:: CHALLENGE ::
Restate each of the lines given below, word for word.

:: GIVEN DATA ::

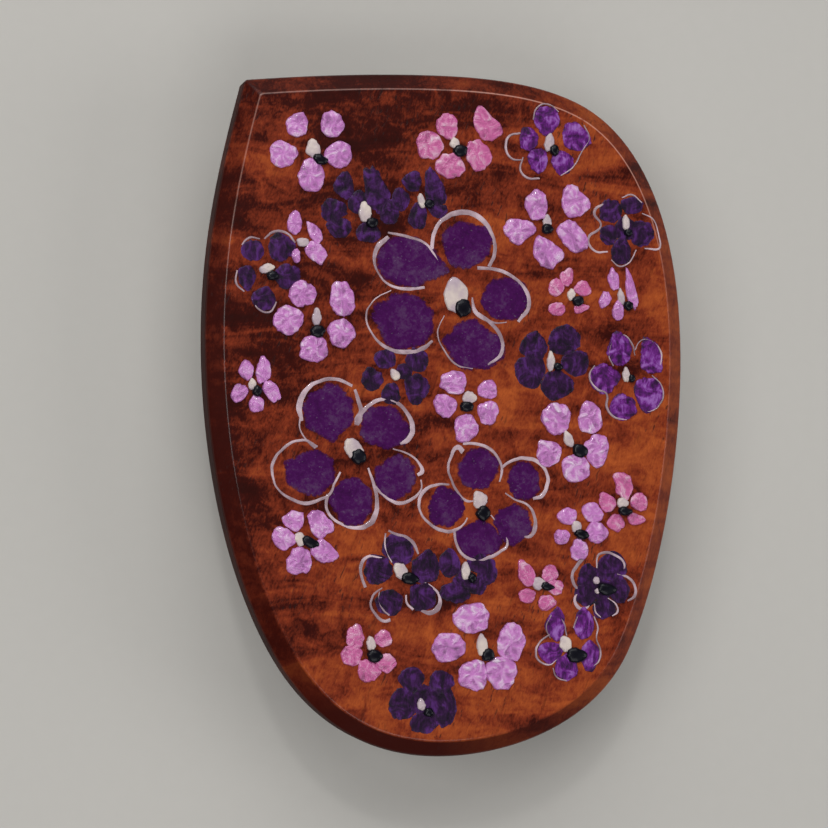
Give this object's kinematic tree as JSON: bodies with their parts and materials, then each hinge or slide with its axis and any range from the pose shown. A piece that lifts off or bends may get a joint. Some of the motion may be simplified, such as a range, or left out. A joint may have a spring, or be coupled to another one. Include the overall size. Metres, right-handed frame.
{
  "type": "barrette",
  "caption": "Rounded, bevelled hardwood plate painted with small five-petalled flowers, carried on a sprung steel clip with a hinged arm and a pinch latch.",
  "frame": {"origin": "under the middle of the plate's outline, level with the lowest point of the clip", "axes": "+Z out of the painted face, +Y along the plate and the clip from the latch to the hinge, +X to the right seen from the front"},
  "size_m": [0.055, 0.076, 0.0148],
  "materials": {
    "lacquered_wood": "curly reddish hardwood under gloss lacquer, painted with flowers",
    "flower_paint": "thick brushed acrylic in orchid, pink, violet and near black",
    "epoxy": "cured clear amber glue",
    "plated_steel": "bright nickel plating on pressed steel",
    "spring_steel": "satin nickel plating on spring steel",
    "screw_brass": "turned brass, lightly tarnished"
  },
  "bodies": {
    "plate": {"wood_plate": "lacquered_wood", "epoxy_bed": "epoxy", "base_bar": "plated_steel", "screw_hinge_end": "screw_brass", "screw_latch_end": "screw_brass", "hinge_pin": "plated_steel", "latch_web": "plated_steel", "latch_rivet": "plated_steel"},
    "clasp": {"clasp_arm": "plated_steel"},
    "bow": {"tension_bow": "spring_steel"},
    "prong_left": {"latch_prong_left": "spring_steel"},
    "prong_right": {"latch_prong_right": "spring_steel"}
  },
  "joints": [
    {"name": "clasp_hinge", "type": "hinge", "parent": "plate", "child": "clasp", "pos_m": [0, 0.028, 0.0068], "axis": [1, 0, 0], "range_deg": [0, 80]},
    {"name": "bow_hinge", "type": "hinge", "parent": "plate", "child": "bow", "pos_m": [0, 0.028, 0.0068], "axis": [1, 0, 0], "range_deg": [0, 24]},
    {"name": "prong_pinch_right", "type": "hinge", "parent": "plate", "child": "prong_right", "pos_m": [0.00135, -0.025, 0.00799], "axis": [0, 1, 0], "range_deg": [0, 6], "stiffness_Nm_per_rad": 0.2},
    {"name": "prong_pinch_left", "type": "hinge", "parent": "plate", "child": "prong_left", "pos_m": [-0.00135, -0.025, 0.00799], "axis": [0, -1, 0], "range_deg": [0, 6], "stiffness_Nm_per_rad": 0.2}
  ],
  "couplings": [
    {"joint": "bow_hinge", "follows": "clasp_hinge", "ratio": 0.3}
  ]
}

:: RESPONSE BELOW ::
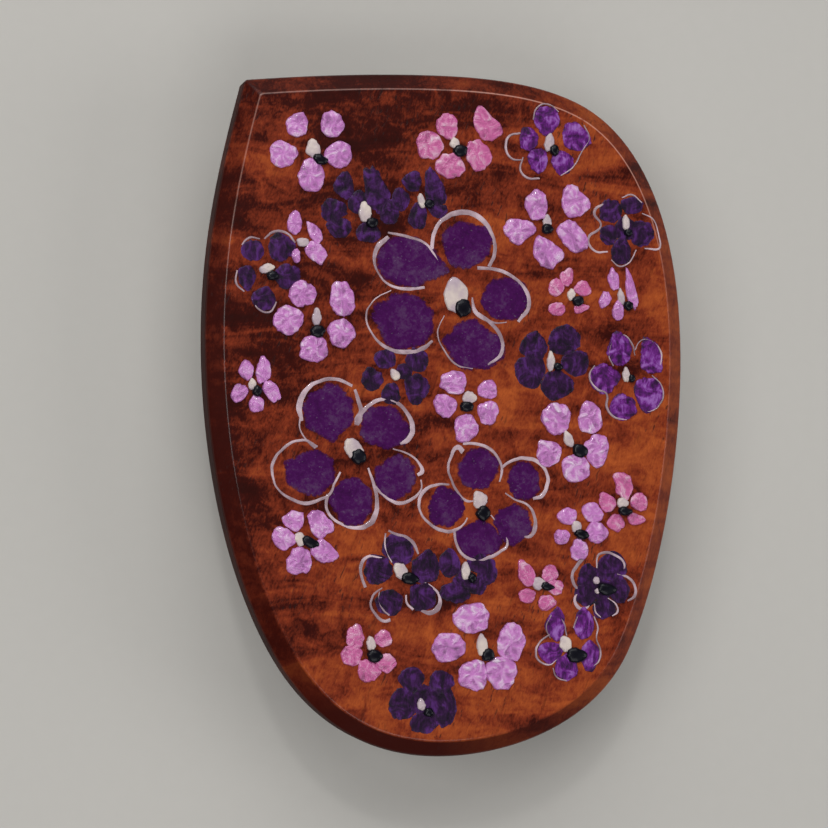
Give this object's kinematic tree as JSON: bodies with their parts and materials, then each hinge or slide with its axis and any range from the pose shown. A piece that lifts off or bends may get a joint. Some of the motion may be simplified, such as a range, or left out. A joint may have a spring, or be coupled to another one. Include the overall size. Metres, right-handed frame.
{
  "type": "barrette",
  "caption": "Rounded, bevelled hardwood plate painted with small five-petalled flowers, carried on a sprung steel clip with a hinged arm and a pinch latch.",
  "frame": {"origin": "under the middle of the plate's outline, level with the lowest point of the clip", "axes": "+Z out of the painted face, +Y along the plate and the clip from the latch to the hinge, +X to the right seen from the front"},
  "size_m": [0.055, 0.076, 0.0148],
  "materials": {
    "lacquered_wood": "curly reddish hardwood under gloss lacquer, painted with flowers",
    "flower_paint": "thick brushed acrylic in orchid, pink, violet and near black",
    "epoxy": "cured clear amber glue",
    "plated_steel": "bright nickel plating on pressed steel",
    "spring_steel": "satin nickel plating on spring steel",
    "screw_brass": "turned brass, lightly tarnished"
  },
  "bodies": {
    "plate": {"wood_plate": "lacquered_wood", "epoxy_bed": "epoxy", "base_bar": "plated_steel", "screw_hinge_end": "screw_brass", "screw_latch_end": "screw_brass", "hinge_pin": "plated_steel", "latch_web": "plated_steel", "latch_rivet": "plated_steel"},
    "clasp": {"clasp_arm": "plated_steel"},
    "bow": {"tension_bow": "spring_steel"},
    "prong_left": {"latch_prong_left": "spring_steel"},
    "prong_right": {"latch_prong_right": "spring_steel"}
  },
  "joints": [
    {"name": "clasp_hinge", "type": "hinge", "parent": "plate", "child": "clasp", "pos_m": [0, 0.028, 0.0068], "axis": [1, 0, 0], "range_deg": [0, 80]},
    {"name": "bow_hinge", "type": "hinge", "parent": "plate", "child": "bow", "pos_m": [0, 0.028, 0.0068], "axis": [1, 0, 0], "range_deg": [0, 24]},
    {"name": "prong_pinch_right", "type": "hinge", "parent": "plate", "child": "prong_right", "pos_m": [0.00135, -0.025, 0.00799], "axis": [0, 1, 0], "range_deg": [0, 6], "stiffness_Nm_per_rad": 0.2},
    {"name": "prong_pinch_left", "type": "hinge", "parent": "plate", "child": "prong_left", "pos_m": [-0.00135, -0.025, 0.00799], "axis": [0, -1, 0], "range_deg": [0, 6], "stiffness_Nm_per_rad": 0.2}
  ],
  "couplings": [
    {"joint": "bow_hinge", "follows": "clasp_hinge", "ratio": 0.3}
  ]
}